- Dataset extract
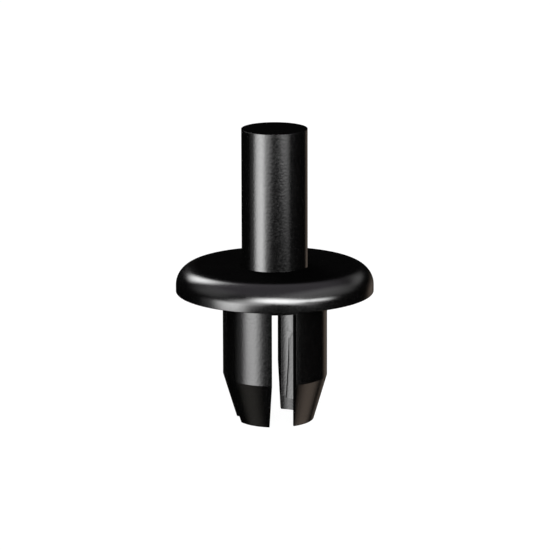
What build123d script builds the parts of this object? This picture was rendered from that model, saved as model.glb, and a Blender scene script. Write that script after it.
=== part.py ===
"""Plastic push rivet: a flanged body with a split shank, and the pin that spreads it.

Millimetres, +Z up along the pin. The origin is the centre of the flange's underside,
the face that seats on the panel. Slots split the shank into legs, the first of which
is centred on +X. The pin is modelled raised, as it stands before it is driven home.
"""
import os

from build123d import *

# Flange
flange_diameter = 12.0
flange_thickness = 1.6
rim_height = 0.4  # upright band at the foot of the flange's rounded rim

# Pin
pin_diameter = 4.0
pin_exposed = 8.4  # stands above the flange before it is driven
pin_engaged = 1.0  # held in the bore before it is driven
pin_edge_radius = 0.06
pin_lead_chamfer = 0.3
pin_clearance = 0.08  # radial, between the pin and the bore

# Shank
shank_diameter = 6.35
shank_length = 8.0  # flange underside to leg tips
taper_length = 2.8  # lead-in cone at the lower end
tip_wall = 0.27  # thickness of a leg at its tip
tip_edge_radius = 0.1
leg_count = 4
slot_width = 1.5
collar_height = 0.8  # unsplit ring between the flange and the slots

# Wedge ribs: one down the middle of each leg, on the bore wall
rib_width = 0.8
rib_rise = 0.43  # how far a rib's lower end stands into the bore
rib_start = 3.0  # depth below the flange where the ramp leaves the wall
rib_tip_gap = 0.85  # plain bore between the rib's end and the leg tip
rib_root = 0.15  # depth of the rib's back in the leg wall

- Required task
Your output must be the lines of the material above, from the first through the line that contains "collar_height = 0.8", copied exactly. Include both endpoints and nothing else.

- Result for this exercise
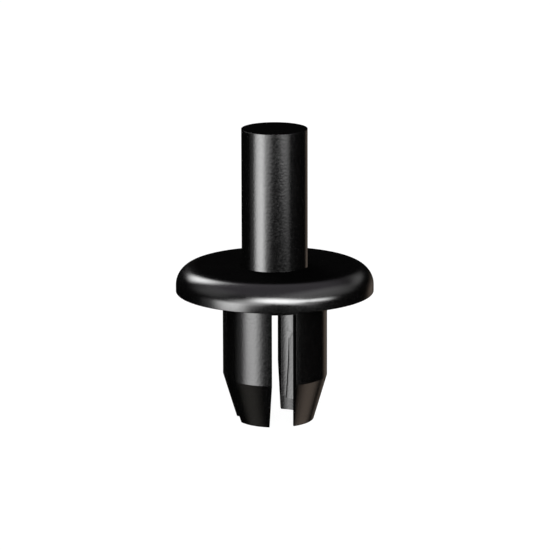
What build123d script builds the parts of this object? This picture was rendered from that model, saved as model.glb, and a Blender scene script. Write that script after it.
=== part.py ===
"""Plastic push rivet: a flanged body with a split shank, and the pin that spreads it.

Millimetres, +Z up along the pin. The origin is the centre of the flange's underside,
the face that seats on the panel. Slots split the shank into legs, the first of which
is centred on +X. The pin is modelled raised, as it stands before it is driven home.
"""
import os

from build123d import *

# Flange
flange_diameter = 12.0
flange_thickness = 1.6
rim_height = 0.4  # upright band at the foot of the flange's rounded rim

# Pin
pin_diameter = 4.0
pin_exposed = 8.4  # stands above the flange before it is driven
pin_engaged = 1.0  # held in the bore before it is driven
pin_edge_radius = 0.06
pin_lead_chamfer = 0.3
pin_clearance = 0.08  # radial, between the pin and the bore

# Shank
shank_diameter = 6.35
shank_length = 8.0  # flange underside to leg tips
taper_length = 2.8  # lead-in cone at the lower end
tip_wall = 0.27  # thickness of a leg at its tip
tip_edge_radius = 0.1
leg_count = 4
slot_width = 1.5
collar_height = 0.8  # unsplit ring between the flange and the slots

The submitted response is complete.